12. The semiconductor device of claim 11, wherein the diffusion prevention pattern, the outgassing prevention pattern, and the offset pattern include silicon nitride, silicon nitride, and silicon oxide, respectively.

13. The semiconductor device of claim 11, wherein

the diffusion prevention pattern contacts a lower sidewall of the gate structure, and

the silicon oxycarbonitride pattern contacts an upper sidewall of the gate structure.

14. The semiconductor device of claim 11, further comprising:

an etch stop pattern covering an upper sidewall of the offset pattern and an upper surface of the source/drain layer.

15. The semiconductor device of claim 14, wherein the etch stop pattern includes silicon nitride.

16. A semiconductor device comprising:

a substrate;

an active region protruding from an upper surface of the substrate; and

a gate spacer on a sidewall of a gate, the gate spacer being a multi-layer structure including an offset pattern having silicon dioxide.

17. The semiconductor device of claim 16, wherein the offset pattern is configured to compensate for a thickness of the gate spacer.
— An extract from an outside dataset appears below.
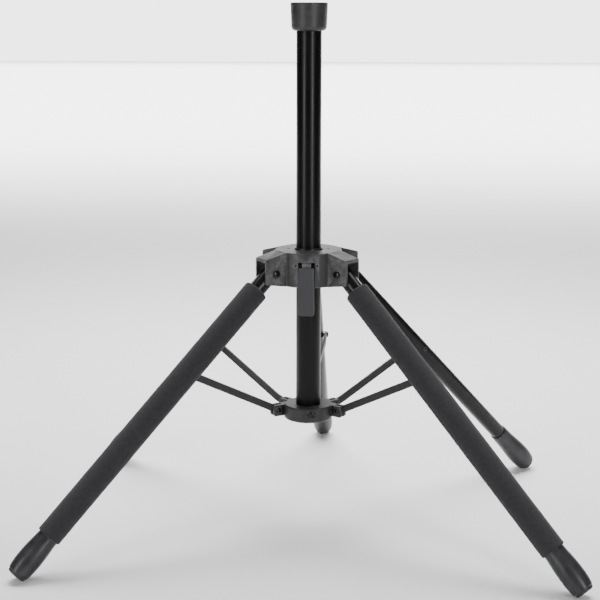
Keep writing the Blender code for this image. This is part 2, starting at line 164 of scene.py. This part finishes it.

18. The semiconductor device of claim 17, wherein a thickness of the offset pattern is between 2-4 nm such that the thickness of the offset pattern is greater than or equal to a thickness of an etch stop pattern on at least an upper sidewall of the gate spacer.

19. The semiconductor device of claim 16, wherein the multi-layer structure of the gate spacer further includes a diffusion prevention pattern and a first spacer sequentially stacked below the offset pattern relative to the substrate, and the semiconductor device further comprises:

an outgassing prevention pattern on the first spacer, the outgassing prevention pattern configured to reduce an amount of carbon outgassing from the first spacer.

20. The semiconductor device of claim 16, wherein the offset pattern is densified.